What Jewish Tradition Teaches Us About Rest

by Carter Mateer, a member of our Emerging Leaders Council

How can ancient principles directly apply to the challenges we faced in 2020? Though King Solomon lamented over this, we can take heed because when it comes to the trials of human nature there truly is nothing new under the sun.

The Abrahamic creation story is at danger of being misunderstood by Western audiences. First, because of its familiarity and second, because of a cultural divide in how information is transmitted. In Western culture, we are trained to learn through principles and logic, but in the culture of the East the most valuable way to learn is through storytelling. In particular, the oddities in the stories can point to an important principle the author wants to emphasize.

The curious phrase “[a]nd there was evening, and there was morning” is repeated for each day in the first chapters of Genesis. It is a phrase that our Western eyes might gloss over, but Eastern eyes would question. Why does the day begin in the evening? Following in this pattern, Shabbat, the Jewish day of rest, goes from sundown on Friday to sundown on Saturday. We are accustomed to our day beginning in the morning as we wake, check our phones and begin to think of the day’s work. But the Israelites were learning an important lesson that every day begins at night as you go to sleep. It begins with rest.

Check out my interview with Chris Coursey, author of “The Joy Switch” — related to the subject of this piece:



Importantly, when we remember this audience, we realize why this lesson of rest would be embedded into the creation story. Genesis is thought to be written down by Moses and orally told to the newly freed Jewish slaves as they marched from Egypt into what would be the 40-year journey towards the promised land. They had been overworked, abused, and stripped of their identity as a chosen people and now Moses began to remind them of who they were. It is astonishing that the first and most important lesson the Israelites must learn is rest. And with the year we have had, it is one that we too must learn again.

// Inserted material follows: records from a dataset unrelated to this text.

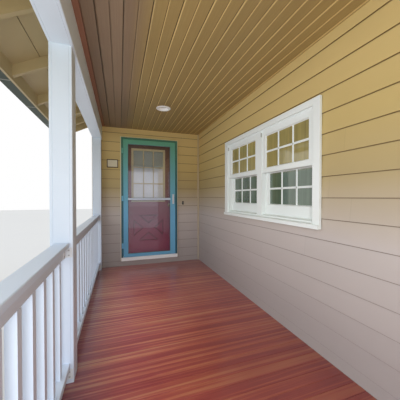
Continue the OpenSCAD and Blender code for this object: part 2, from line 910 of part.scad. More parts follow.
module storm_door_frame() {
    color(TEAL) {
        door_ring([leaf_x0, leaf_x1], [leaf_z0, leaf_z1],
            [storm_glass_x0, storm_glass_x1], [storm_glass_z0, storm_glass_z1], storm_y0, storm_y1);
        block([storm_glass_x0 - eps, storm_y0, storm_bar_z],
            [storm_glass_x1 + eps, storm_y1, storm_bar_z + storm_bar]);
    }
}

module storm_door_glass() {
    y0 = (storm_y0 + storm_y1 - storm_glass_t) / 2;
    y1 = y0 + storm_glass_t;
    color(GLASS) {
        block([storm_glass_x0, y0, storm_glass_z0], [storm_glass_x1, y1, storm_bar_z]);
        block([storm_glass_x0, y0, storm_bar_z + storm_bar], [storm_glass_x1, y1, storm_glass_z1]);
    }
}

// A plate with an upright grip on two stems, standing out along -y
module pull_handle() {
    grip_r = 9;
    stem_z = handle_h / 2 - 2 * grip_r;
    stem_l = handle_reach - grip_r + handle_t / 2;
    block([-handle_w / 2, -handle_t, -handle_h / 2], [handle_w / 2, 0, handle_h / 2]);
    translate([0, -handle_t - handle_reach + grip_r, 0]) {
        translate([0, 0, -stem_z - grip_r]) cylinder(r = grip_r, h = 2 * (stem_z + grip_r));
        for (z = [-stem_z, stem_z])
            translate([0, 0, z]) rotate([-90, 0, 0]) cylinder(r = grip_r * 0.75, h = stem_l);
    }
}

module storm_door_handle() {
    handle_x = leaf_x1 - handle_back;
    color(METAL) {
        translate([handle_x, storm_y0, handle_z]) pull_handle();
        translate([handle_x, storm_y1, handle_z]) mirror([0, 1, 0]) pull_handle();
    }
}

// Hinges. A barrel has three knuckles: the outer two belong to the frame and hold the pin,
// and the middle one belongs to the door and turns on it.

module knuckle(r, z0, z1, bore) {
    translate([0, 0, z0]) difference() {
        cylinder(r = r, h = z1 - z0);
        if (bore > 0) translate([0, 0, -1]) cylinder(r = bore, h = z1 - z0 + 2);
    }
}

module fixed_knuckles(r) {
    half = barrel_l / 2;
    translate([0, 0, -half]) cylinder(r = hinge_pin_r, h = barrel_l);
    knuckle(r, -half, -half + knuckle_l - knuckle_gap, 0);
    knuckle(r, half - knuckle_l + knuckle_gap, half, 0);
}

module turning_knuckle(r) {
    knuckle(r, -knuckle_l / 2, knuckle_l / 2, hinge_pin_r + pin_gap);
}

// The storm door's plates lie flat on the frame and on the door, in front of both
module storm_hinge_pins() {
    half = barrel_l / 2;
    plate_y = storm_barrel_r + knuckle_gap;
    edge = storm_barrel_r + 1.5;
    outer_l = knuckle_l - knuckle_gap;
    color(METAL) for (z = HINGE_Z) translate([hinge_x, storm_hinge_y, z]) {
        fixed_knuckles(storm_barrel_r);
        block([-edge - hinge_plate_w, plate_y - hinge_plate_t, -half], [-edge, plate_y, half]);
        for (z0 = [-half, half - outer_l])
            block([-edge - 1, plate_y - hinge_plate_t, z0], [-door_gap / 2, plate_y, z0 + outer_l]);
    }
}

module storm_hinge_leaves() {
    half = barrel_l / 2;
    plate_y = storm_barrel_r + knuckle_gap;
    edge = storm_barrel_r + 1.5;
    bore = hinge_pin_r + pin_gap;
    color(METAL) for (z = HINGE_Z) translate([hinge_x, storm_hinge_y, z]) {
        turning_knuckle(storm_barrel_r);
        block([edge, plate_y - hinge_plate_t, -half], [edge + hinge_plate_w, plate_y, half]);
        block([door_gap / 2, plate_y - hinge_plate_t, -knuckle_l / 2],
            [edge + 1, plate_y, knuckle_l / 2]);
    }
}

// The entry door's plates lie in the gap between the jamb and the door's edge
module entry_hinge_pins() {
    half = barrel_l / 2;
    depth = entry_t;
    root_y = entry_barrel_r + 1;
    outer_l = knuckle_l - knuckle_gap;
    color(METAL) for (z = HINGE_Z) translate([hinge_x, entry_hinge_y, z]) {
        fixed_knuckles(entry_barrel_r);
        block([-door_gap / 2, -depth, -half], [-door_gap / 2 + hinge_plate_t, -root_y, half]);
        for (z0 = [-half, half - outer_l])
            block([-door_gap / 2, -root_y - 1, z0],
                [-door_gap / 2 + hinge_plate_t, -entry_barrel_r / 2, z0 + outer_l]);
    }
}

module entry_hinge_leaves() {
    half = barrel_l / 2;
    depth = entry_t;
    root_y = entry_barrel_r + 1;
    color(METAL) for (z = HINGE_Z) translate([hinge_x, entry_hinge_y, z]) {
        turning_knuckle(entry_barrel_r);
        block([door_gap / 2 - hinge_plate_t, -depth, -half], [door_gap / 2, -root_y, half]);
        difference() {
            block([door_gap / 2 - hinge_plate_t, -root_y - 1, -knuckle_l / 2],
                [door_gap / 2, -entry_barrel_r / 2, knuckle_l / 2]);
            translate([0, 0, -barrel_l]) cylinder(r = hinge_pin_r + pin_gap, h = 2 * barrel_l);
        }
    }
}

// Entry door: a slab with a window opening, and four hollows that leave two crossed bars

module cross_hollows() {
    x0 = lite_x0 + lite_lap;
    w = lite_w - 2 * lite_lap;
    reach = sqrt(w * w + cross_h * cross_h);
    bar_x = cross_bar / 2 * reach / cross_h;
    bar_z = cross_bar / 2 * reach / w;
    mid = [x0 + w / 2, cross_z + cross_h / 2];
    right = mid + [w / 2, 0];
    left = mid - [w / 2, 0];
    up = mid + [0, cross_h / 2];
    down = mid - [0, cross_h / 2];
    polygon([up - [w / 2 - bar_x, 0], up + [w / 2 - bar_x, 0], mid + [0, bar_z]]);
    polygon([down - [w / 2 - bar_x, 0], down + [w / 2 - bar_x, 0], mid - [0, bar_z]]);
    polygon([left - [0, cross_h / 2 - bar_z], left + [0, cross_h / 2 - bar_z], mid - [bar_x, 0]]);
    polygon([right - [0, cross_h / 2 - bar_z], right + [0, cross_h / 2 - bar_z], mid + [bar_x, 0]]);
}

module entry_door() {
    color("#5d2630") difference() {
        block([leaf_x0, entry_y0, leaf_z0], [leaf_x1, entry_y1, leaf_z1]);
        block([lite_x0 + lite_lap, entry_y0 - 1, lite_z + lite_lap],
            [lite_x0 + lite_w - lite_lap, entry_y1 + 1, lite_z + lite_h - lite_lap]);
        along_y(entry_y0 - 1, entry_y0 + cross_d) cross_hollows();
        along_y(entry_y1 - cross_d, entry_y1 + 1) cross_hollows();
    }
}

module entry_lite_frame() {
    x = [lite_x0, lite_x0 + lite_w];
    z = [lite_z, lite_z + lite_h];
    lap = [lite_lap, -lite_lap];
    edge = [lite_frame, -lite_frame];
    color(CREAM) {
        door_ring(x, z, x + edge, z + edge, entry_y0 - lite_out, entry_y0);
        door_ring(x, z, x + edge, z + edge, entry_y1, entry_y1 + lite_out);
        door_ring(x + lap, z + lap, x + edge, z + edge, entry_y0 - eps, entry_y1 + eps);
    }
}

module entry_lite_glass() {
    y0 = (entry_y0 + entry_y1 - lite_glass_t) / 2;
    color(GLASS) block([lite_x0 + lite_frame, y0, lite_z + lite_frame],
        [lite_x0 + lite_w - lite_frame, y0 + lite_glass_t, lite_z + lite_h - lite_frame]);
}

// A turned knob on its rose, standing out along -y
module knob() {
    rose_t = 8;
    neck_r = 11;
    rotate([90, 0, 0]) {
        cylinder(r = rose_r, h = rose_t);
        cylinder(r = neck_r, h = knob_reach - knob_r);
        translate([0, 0, knob_reach - knob_r]) sphere(r = knob_r);
    }
}

module entry_knobs() {
    color("#cdb98a") {
        translate([knob_x, entry_y0, knob_z]) knob();
        translate([knob_x, entry_y1, knob_z]) mirror([0, 1, 0]) knob();
    }
}

placed() house_foundation();
placed() end_foundation();
placed() porch_piers();
placed() deck_joists();
placed() side_skirt();
placed() end_skirt();
placed() porch_floor();
placed() posts();
placed() front_beam();
placed() end_beam();
placed() rail_caps();
placed() top_rails();
placed() balusters_far();
placed() balusters_near();
placed() bottom_plates();
placed() bottom_rails();
placed() rail_brackets();
placed() porch_ceiling();
placed() ceiling_light();
placed() rafters();
placed() rafter_blocks();
placed() roof_boards();
placed() roof_shingles();
placed() eave_fascia();
placed() rake_boards();
placed() gutter();
placed() gable_infill();
placed() house_wall_near();
placed() house_wall_corner();
placed() house_wall_under_window();
placed() house_wall_over_window();
placed() end_wall_left();
placed() end_wall_right();
placed() end_wall_over_door();
placed() window_casing();
placed() window_frame();
placed() upper_sashes();
placed() lower_sashes();
placed() window_glass();
placed() window_inside_trim();
placed() door_casing();
placed() door_frame();
placed() door_sill();
placed() door_riser();
placed() door_inside_trim();
placed() storm_door_frame();
placed() storm_door_glass();
placed() storm_door_handle();
placed() storm_hinge_pins();
placed() storm_hinge_leaves();
placed() entry_door();
placed() entry_lite_frame();
placed() entry_lite_glass();
placed() entry_knobs();
placed() entry_hinge_pins();
placed() entry_hinge_leaves();
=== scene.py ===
"""Looks of a front porch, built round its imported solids.

Lengths are in metres. "Walk coordinates" run from the corner where the posts' inner faces meet the
door wall, at the floor's top: x across the walk to the house wall, y towards the door wall (so the
walk lies at negative y) and z up. Walk.at() moves them into the frame that the solids share.
"""

import logging
import math
from dataclasses import dataclass, field
from enum import Enum, unique
from functools import cache
from typing import Any, ClassVar, Sequence

import bmesh
import bpy
import numpy as np
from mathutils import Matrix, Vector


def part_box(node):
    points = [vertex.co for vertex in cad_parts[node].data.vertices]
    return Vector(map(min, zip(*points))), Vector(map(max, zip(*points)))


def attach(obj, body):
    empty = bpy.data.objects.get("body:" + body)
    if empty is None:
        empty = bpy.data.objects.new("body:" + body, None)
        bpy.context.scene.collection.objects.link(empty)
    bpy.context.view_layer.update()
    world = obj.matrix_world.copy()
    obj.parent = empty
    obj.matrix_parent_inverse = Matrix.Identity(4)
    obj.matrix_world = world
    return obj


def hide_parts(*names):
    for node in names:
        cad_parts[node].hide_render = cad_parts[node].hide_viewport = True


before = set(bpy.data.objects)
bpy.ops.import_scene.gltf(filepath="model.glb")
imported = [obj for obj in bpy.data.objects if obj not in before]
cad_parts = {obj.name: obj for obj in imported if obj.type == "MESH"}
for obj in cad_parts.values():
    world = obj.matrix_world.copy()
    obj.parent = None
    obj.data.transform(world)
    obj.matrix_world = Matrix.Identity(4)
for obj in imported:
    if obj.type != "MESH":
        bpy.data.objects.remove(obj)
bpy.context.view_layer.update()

LOG = logging.getLogger("porch")
MM = 0.001
GLASS_INDEX = 1.5
Colour = tuple[float, float, float]
Rows = np.ndarray | Sequence[Sequence[float]]


def shade(red: float, green: float, blue: float) -> Colour:
    """Turns a colour as it shows on a screen, 0 to 255, into the linear one that shaders take.

    Args:
        red: Red, 0 to 255.
        green: Green, 0 to 255.
        blue: Blue, 0 to 255.

    Returns:
        The linear colour, by the usual screen curve: a straight foot, then a power of 2.4.
    """
    full, knee, slope, lift, power = 255, 0.04045, 12.92, 0.055, 2.4
    shown = np.array([red, green, blue]) / full
    linear = np.where(shown <= knee, shown / slope, ((shown + lift) / (1 + lift)) ** power)
    return tuple(float(part) for part in linear)


class Axis(Enum):
    """An axis of the frame, by its index."""

    X = 0
    Y = 1
    Z = 2

    def scales(self, along: float, across: float) -> list[float]:
        """One number for each axis: along for this one, across for the other two."""
        return [along if axis is self else across for axis in Axis]

    def others(self) -> list[int]:
        """The other two axes' indices, in order."""
        return [axis.value for axis in Axis if axis is not self]


@dataclass(frozen=True)
class Walk:
    """The main planes of the walk, read from the solids.

    Attributes:
        origin: Place of the walk's own zero point, in the shared frame.
        wall_x: The house wall's face.
        ceiling: Height of the ceiling's underside.
    """

    origin: np.ndarray
    wall_x: float
    ceiling: float

    @classmethod
    def measured(cls) -> "Walk":
        """Reads the planes from the boxes of the posts, floor, walls and ceiling.

        Returns:
            The walk.
        """
        corner = [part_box("posts")[1].x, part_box("end_foundation")[0].y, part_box("porch_floor")[1].z]
        wall_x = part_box("house_foundation")[0].x - corner[0]
        return cls(np.array(corner), wall_x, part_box("porch_ceiling")[0].z - corner[2])

    def at(self, points: Any) -> np.ndarray:
        """Moves points from walk coordinates into the shared frame."""
        return np.asarray(points, float) + self.origin

    def box(self, node: str) -> tuple[np.ndarray, np.ndarray]:
        """Gives a solid's lowest and highest corner in walk coordinates."""
        low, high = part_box(node)
        return np.array(low) - self.origin, np.array(high) - self.origin


WALK = Walk.measured()


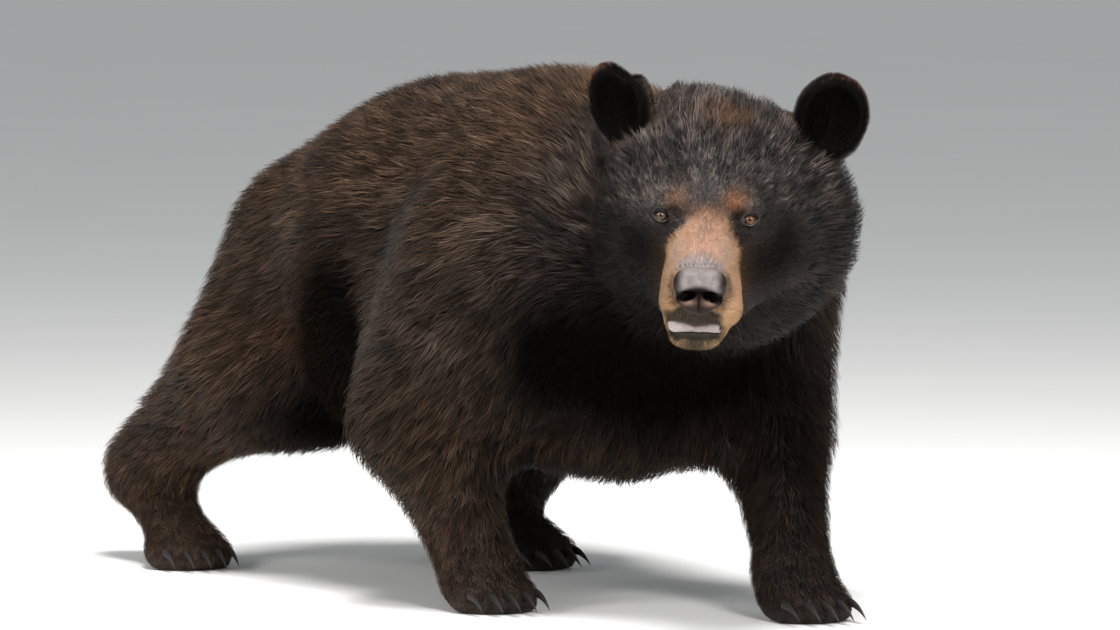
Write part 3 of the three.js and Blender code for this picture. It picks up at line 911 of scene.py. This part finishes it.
def coat_lie(points):
    """The way the hair points at each place, before it is laid along the skin."""
    way = np.zeros_like(points)
    for place, direction, reach in lie_strokes():
        gap = distance(points / MM, place) / reach
        share = np.exp(-0.5 * gap**2) / reach + 1e-9
        way += share[:, None] * np.array(direction) / np.linalg.norm(direction)
    way = unit(way)
    head = in_head(points)
    from_nose = unit((head - np.array(HAIR_CENTRE)) @ HEAD_AXES.T)
    share = smooth_step(310, 200, distance(head, BROW_MIDDLE))
    way = way + (from_nose - way) * share[:, None]
    for side, share in ear_share(head).items():
        _, axes = ear_place(side)
        up_ear = (in_ear(head, side) + np.array([0, 0, 60])) * np.array([1, 0.4, 1])
        up_ear = unit(up_ear @ axes.T @ HEAD_AXES.T)
        way = way + (up_ear - way) * share[:, None]
    way = way + 0.20 * drift_vectors(points, 0.030, 40) + 0.16 * drift_vectors(points, 0.011, 50)
    return unit(way)


def coat_length(points, depth):
    """Hair length in mm: long enough that hair lying down fills the coat's depth."""
    length = np.maximum(2.7 * depth, 5.0)
    behind_elbow = bump_at(points / MM, [-235, -60, 210], [60, 70, 90])
    under_flank = bump_at(points / MM, [-235, 60, 245], [75, 110, 45])
    head = in_head(points)
    beard = bump_at(head, [0, -90, -112], [52, 36, 40])
    beard -= 1.4 * bump_at(head, [0, -118, -98], [40, 30, 22])
    return length * (1 + 0.5 * behind_elbow + 0.7 * under_flank + 0.6 * beard)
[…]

In our pandemic reality many things have changed. Most of us have taken work home with us, the mainstream media dominates the narrative and social media pushes us further into our respective “echo chambers.” The war for our attention is like never before in human history. We are addicted to outrage. Our attention is becoming a commodity — it drives profit for companies and because of that, rest is harder to come by. Your attention is sought after, and it is valuable. For that reason, we have to shift our paradigm of what rest is. Peace is not a passive endeavor — peace must be actively protected. This starts by building habits to unplug from the 24/7 news cycle such as taking a weekly day of rest, setting technology time limits, practicing gratitude or sleeping with your phone away from your bed.

Happiness is the ability to enjoy what you have and that simply cannot be achieved without learning to rest.